El Papa nos alienta a vivir un cristianismo robusto, viril, sin tregua.
Pero, ay, nosotros lo queremos famélico, flácido, flaco.
"Con paciencia, dulzura y una imperturbable tenacidad, el Papa
se esfuerza por hacernos volver a lo esencial y por ensamblar los
pedazos de nuestra partitura cristiana, despedazada por unos
instrumentistas en estado de ebriedad metafísica", escribió
André Frossard en un librito maravilloso que llamó como yo he
llamado esta carta: En Defensa del Papa (Juan Pablo ll).¿Necesita el
Papa ser defendido? Ante Dios, no; ante los hombres sí, y mucho. Más
ante los católicos, que en México confesamos ser 88 por ciento del
total de mayores de cinco años de edad.
Ahora que lo tendremos por quinta ocasión entre nosotros, vale la
pena reflexionar en la distancia que hemos puesto entre su mensaje y
nuestra forma de vivir; entre su propuesta de encarnar el cristianismo
hoy y nuestra propuesta de evadir al cristianismo hoy.

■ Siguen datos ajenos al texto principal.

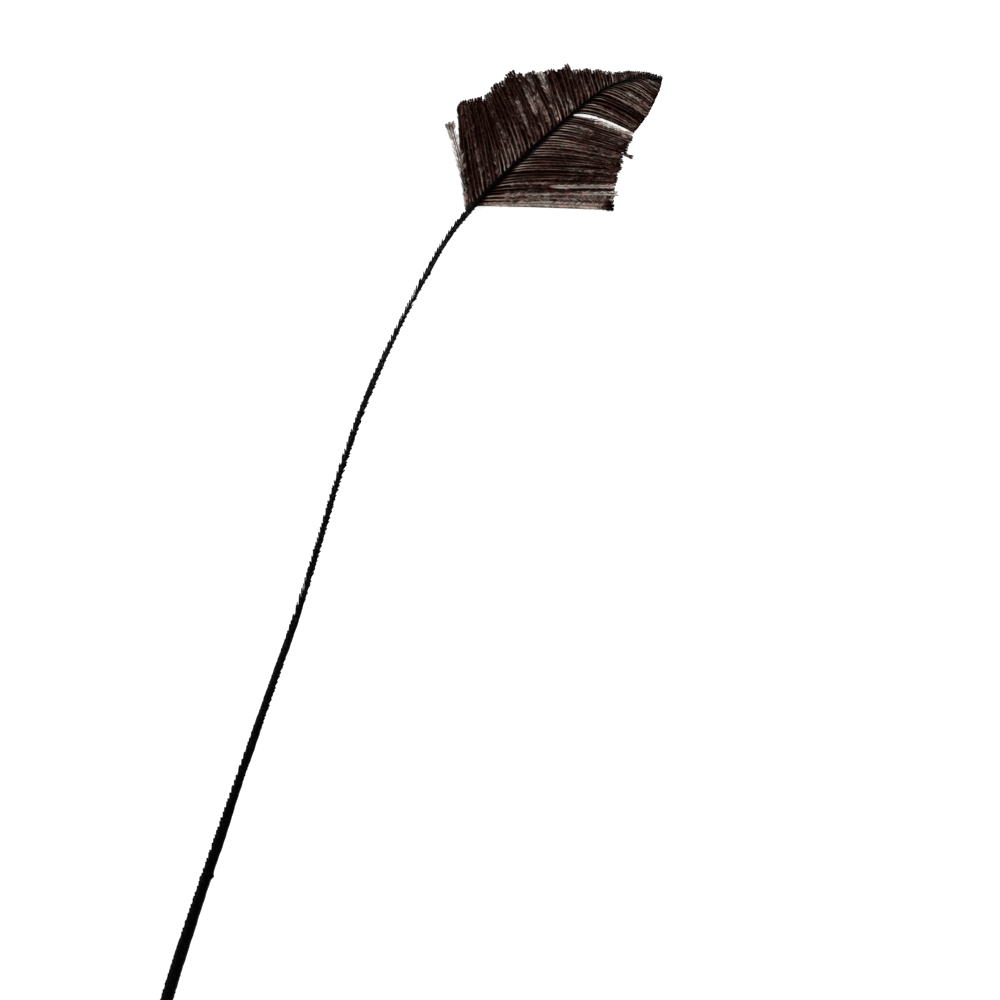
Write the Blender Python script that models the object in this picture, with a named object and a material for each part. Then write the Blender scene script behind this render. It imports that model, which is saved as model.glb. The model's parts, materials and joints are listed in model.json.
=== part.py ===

Lo esencial, que dice Frossard, de nuestra partitura cristiana
(convertida en pedacería por la soberbia intelectual de muchos que
nos sentimos más que Dios) es la evidencia de una Presencia, de una
Persona, de Dios entre nosotros. Lo esencial es la Presencia hoy de
Cristo. Y la obediencia al Evangelio que esa Presencia nos impone.
No es fácil, nunca es fácil, obedecer una mensaje que "nos
compromete". Pero es el mensaje que salva. Su Santidad Juan Pablo
ll, paciente, dulce, tenaz, no ha dejado un momento de su largo y
fértil pontificado de hablarnos sobre "la presencia real de la
verdad" (Frossard).
Una verdad subordinada a la libertad. Adherirnos a ella es volvernos
absolutamente libres. Mas esa verdad, la verdad de Cristo, no es la
que quiere vivir el mundo. El mundo quiere (yo quiero) verdades
pasajeras, subjetivas, afincadas en mis deseos, en mis placeres, en
mis desmedidas lujurias. Nada que se oponga a mis dioses del Placer,
el Poder y el Dinero.
Quisiéramos un Papa acomodaticio, uno que se apegue a nuestra
necesidad de salvarnos y de pasarla bien; a nuestro doble discurso de
ganar el cielo y el mundo. Quisiéramos no un Papa sino un jefe venal
de una iglesita igualmente venal; una Iglesia, como dice Frossard,
"a imagen de las sociedades civiles, en la que el poder sería
ejercido por una dirección colegial, bajo el control parlamentario de
buenos cristianos, sentados en asamblea permanente en cada diócesis
que deliberarían sobre la Ascención, revisarían Pentecostés en
comisión y acomodarían el Credo cada día, al gusto del día".
El Papa nos alienta a vivir un cristianismo robusto, viril, sin
tregua. Pero, ay, nosotros lo queremos famélico, flácido, flaco. Lo
queremos como a una novia, a un novio de ocasión, para llevarla bien,
para "hacerla" en el mundo; para "lucirlo" en
fiestas, bautizos, bodas o funerales. Somos los de la "escuela
abandonista", los que dejamos a Jesús rezar solitario en el
Huerto, mientras dormimos "la cruda" a pierna suelta.
Católicos así, mejor abstenerse. El Señor nos vomita.